Your task: Locate all lines in the data below that hold "names" and show them.

Data lines:

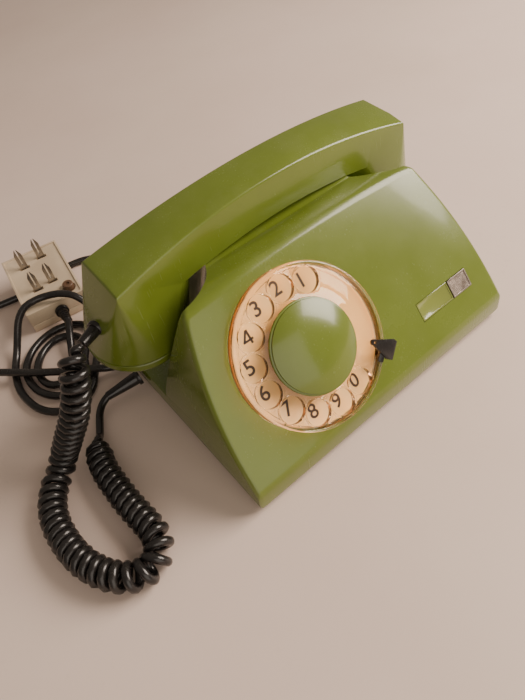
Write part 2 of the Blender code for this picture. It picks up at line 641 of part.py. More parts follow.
def make_ringer(steel, brass, black):
    for word, (x, y) in (("left", GONG_LEFT), ("right", GONG_RIGHT)):
        frame = frame_at((x, y, 0.0), (1, 0, 0), (0, 0, 1))
        turned("gong_" + word, (
            (3.0, 20.5), (12.0, 19.6), (16.4, 16.4), (17.6, 9.5), (GONG_RADIUS, 9.5),
            (18.2, 17.0), (13.0, 21.4), (3.0, 22.4)), brass, frame, 24)
        disc_stack("gong_post_" + word, ((5.0, 5.2, 20.2), (2.6, 20.2, 24.0)), steel, frame, 16)
    pivot = Vector((*CLAPPER_PIVOT, 0.0))
    along = Vector((*CLAPPER_BALL, 0.0)) - pivot
    frame = frame_at((*CLAPPER_PIVOT, 0.0), along, (0, 0, 1))
    reach = along.length
    outline = [(-5.0, -3.4), (4.0, -3.4), (8.0, -0.8), (reach - 2.0, -0.8), (reach, -2.6),
               (reach + 2.6, -1.6), (reach + 2.6, 1.6), (reach, 2.6), (reach - 2.0, 0.8),
               (8.0, 0.8), (4.0, 3.4), (-5.0, 3.4)]
    clapper = prism("clapper", outline, 10.5, 14.5, steel, frame)
    hole = disc_stack("clapper_hole", ((1.7, 5.0, 20.0),), steel, frame, 12)
    combine(clapper, hole, "DIFFERENCE")
    disc_stack("clapper_pin", ((4.0, 5.2, 10.2), (1.4, 10.2, 17.0)), steel, frame, 12)
    coil_frame = frame_at((21.0, 27.0, 14.5), (0, 1, 0), (1, 0, 0))
    disc_stack("ringer_coil", ((8.5, -13.0, -11.5), (7.0, -11.5, 11.5), (8.5, 11.5, 13.0)),
               brass, coil_frame, 20)


def make_electronics(board, black, steel, tin):
    block("circuit_board", (-56.0, 84.0, 8.0), (-12.0, 124.0, 9.6), board)
    block("terminal_block", (-47.0, 88.0, 9.9), (-18.0, 100.0, 18.0), black)
    block("induction_coil", (44.0, 10.0, 5.2), (66.0, 26.0, 19.0), steel)
    frame = frame_at((28.0, 118.0, 13.0), (0, 1, 0), (1, 0, 0))
    disc_stack("capacitor", ((7.0, -16.0, 16.0),), tin, frame, 20)


# ---------------------------------------------------------------- cords and plug

def make_cords(black):
    wall = DEPTH + GAP
    sleeve("line_cord_sleeve", (-58.0, wall, 9.5), (-58.0, wall + 25.0, 9.5), 4.2, 2.9, black)
    cord_tube("line_cord_back", LINE_BACK_ROUTE, LINE_RADIUS, 9.0, black)
    x, y = STORE_CENTRE
    ring_frame = frame_at((x, y, 0.0), (1, 0, 0), (0, 0, 1))
    inner, outer = STORE_RADIUS - 2.7, STORE_RADIUS + 2.7
    turned("line_cord_ring", ((inner, 0.05), (outer, 0.05), (outer, STORE_HEIGHT),
                              (inner, STORE_HEIGHT)), black, ring_frame, 32)
    cord_tube("line_cord_loops", LINE_LOOP_ROUTE, LINE_RADIUS, 6.0, black)
    sleeve("handset_cord_sleeve", (-95.6, 119.0, 9.0), (-118.2, 121.9, 6.8), 4.0, 2.7, black)
    cord_tube("curly_cord", CURLY_ROUTE, COIL_RADIUS, 11.0, black)
    cord_tube("curly_cord_tail", TAIL_ROUTE, STRAND_RADIUS, 5.0, black)
    start, end = on_handset(*CORD_EXIT), on_handset(*CORD_EXIT_END)
    sleeve("handset_end_sleeve", start, end, 3.4, 2.9, black)


def make_plug(ivory, steel, dark, black):
    turn = Matrix.Rotation(PLUG_TURN, 4, "Z") @ Matrix.Rotation(PLUG_TILT, 4, "X")
    frame = Matrix.Translation(body_point(*PLUG_PLACE)) @ turn
    width, length, height = PLUG_SIZE
    inner = width / 2 - 1.5
    outline = [(-inner, 0.0), (inner, 0.0), (width / 2, 1.5), (width / 2, length - 1.5),
               (inner, length), (-inner, length), (-width / 2, length - 1.5), (-width / 2, 1.5)]
    prism("plug_body", outline, 0.0, height, ivory, frame)
    thick, wide, tall = BLADE_SIZE
    for index, (x, y) in enumerate(BLADE_PLACES):
        low = (x - thick / 2, y - wide / 2, height + GAP)
        high = (x + thick / 2, y + wide / 2, height + tall)
        blade = block("plug_blade_%d" % (index + 1), low, high, steel, frame)
        round_edges(blade, 0.5, 1)
    key_frame = frame @ Matrix.Translation(Vector((13.5, 9.0, 0.0)) * MM)
    disc_stack("plug_key", ((3.8, height + GAP, height + 3.5),), dark, key_frame, 16)
    start = frame @ (Vector((1.5, -1.2, 10.0)) * MM)
    place = (start.x / MM, start.y / MM + FRONT_SHIFT, start.z / MM)
    sleeve("plug_sleeve", place, (-105.6, 197.1, 10.7), 3.6, 2.8, black)


def main():
    clear_scene()
    green = material("green_plastic", GREEN, 0.28)
    black = material("black_plastic", BLACK, 0.3)
    cord = material("black_cord", BLACK, 0.25)
    rubber = material("foot_rubber", (0.02, 0.02, 0.02), 0.8)
    steel = material("bright_steel", STEEL, 0.3, 1.0)
    brass = material("gong_brass", BRASS, 0.3, 1.0)
    cream = material("cream_plate", CREAM, 0.4)
    clear = material("clear_wheel", (0.85, 0.72, 0.55), 0.1)
    ivory = material("ivory_plug", IVORY, 0.45)
    brown = material("brown_key", (0.10, 0.05, 0.03), 0.5)
    board = material("circuit_board", (0.25, 0.12, 0.05), 0.6)
    strip = material("badge_clear", (0.20, 0.24, 0.06), 0.2)
    insert = material("knurled_metal", (0.45, 0.42, 0.38), 0.35, 1.0)
    plate = material("base_steel", (0.05, 0.05, 0.05), 0.5, 0.6)
    make_housing(green)
    make_badge(strip, insert)
    make_base(plate, rubber, steel)
    make_dial(clear, green, cream, black, steel, brass)
    make_handset(green)
    make_caps_and_capsules(green, steel)
    make_cradle_switch(black, steel)
    make_ringer(steel, brass, black)
    make_electronics(board, black, steel, steel)
    make_cords(cord)
    make_plug(ivory, steel, brown, cord)


main()
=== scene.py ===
"""Looks of the rotary desk telephone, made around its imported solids.

Pieces are drawn in millimetres in a frame of their own, such as the dial's or the
handset's, and placed from there in metres. Body coordinates run x to the right, y back
from the front edge of the housing and z up from the table.
"""
import math

import bmesh
import bpy
from mathutils import Matrix, Vector


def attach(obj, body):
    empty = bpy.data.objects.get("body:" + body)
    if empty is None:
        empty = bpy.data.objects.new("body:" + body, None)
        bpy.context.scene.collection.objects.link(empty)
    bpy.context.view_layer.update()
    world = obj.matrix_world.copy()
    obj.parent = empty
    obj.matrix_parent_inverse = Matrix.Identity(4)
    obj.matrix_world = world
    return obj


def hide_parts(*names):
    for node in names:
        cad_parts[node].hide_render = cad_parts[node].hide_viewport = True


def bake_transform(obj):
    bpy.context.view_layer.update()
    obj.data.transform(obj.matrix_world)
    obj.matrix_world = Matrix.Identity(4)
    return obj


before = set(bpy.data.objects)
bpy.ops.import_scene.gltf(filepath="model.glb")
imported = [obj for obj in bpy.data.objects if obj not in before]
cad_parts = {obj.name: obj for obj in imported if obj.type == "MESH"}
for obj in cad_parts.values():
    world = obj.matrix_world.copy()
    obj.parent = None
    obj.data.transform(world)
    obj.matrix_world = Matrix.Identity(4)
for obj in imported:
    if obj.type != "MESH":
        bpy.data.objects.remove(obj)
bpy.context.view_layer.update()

MM = 0.001
FRONT_SHIFT = 71.5
GAP = 0.3

# housing
HALF_WIDTH = 96.4
REAR_HALF_WIDTH = 88.5
FLOOR_HALF_WIDTH = 93.4
DEPTH = 144.4
LOWER_EDGE = 2.2
RIM_TOP = 16.3
RIDGE_HALF_WIDTH = 79.3
RIDGE_Y = 58.4
RIDGE_Z = 89.7
FACE_BOW = 4.6
RIDGE_ARCH = (2.4, 3.0)
BACK_TOP = (52.0, 121.0, 97.5)
WALL = 2.6
BADGE_LOW = (37.4, 17.0)
BADGE_HIGH = (79.0, 28.6)
BADGE_SPLIT = 63.4
SADDLE = ((60.0, 93.2), (80.0, 89.0), (117.0, 95.5), (119.0, 125.0), (60.0, 125.0))
RECESS_RADIUS = 33.0
RECESS_FLOOR = 16.6
RECESS_TOP = 130.0
RECESS_LOW = (86.0, 119.5, 18.0)
RECESS_HIGH = (80.0, 95.0, 90.0)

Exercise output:
def hide_parts(*names):
    for node in names:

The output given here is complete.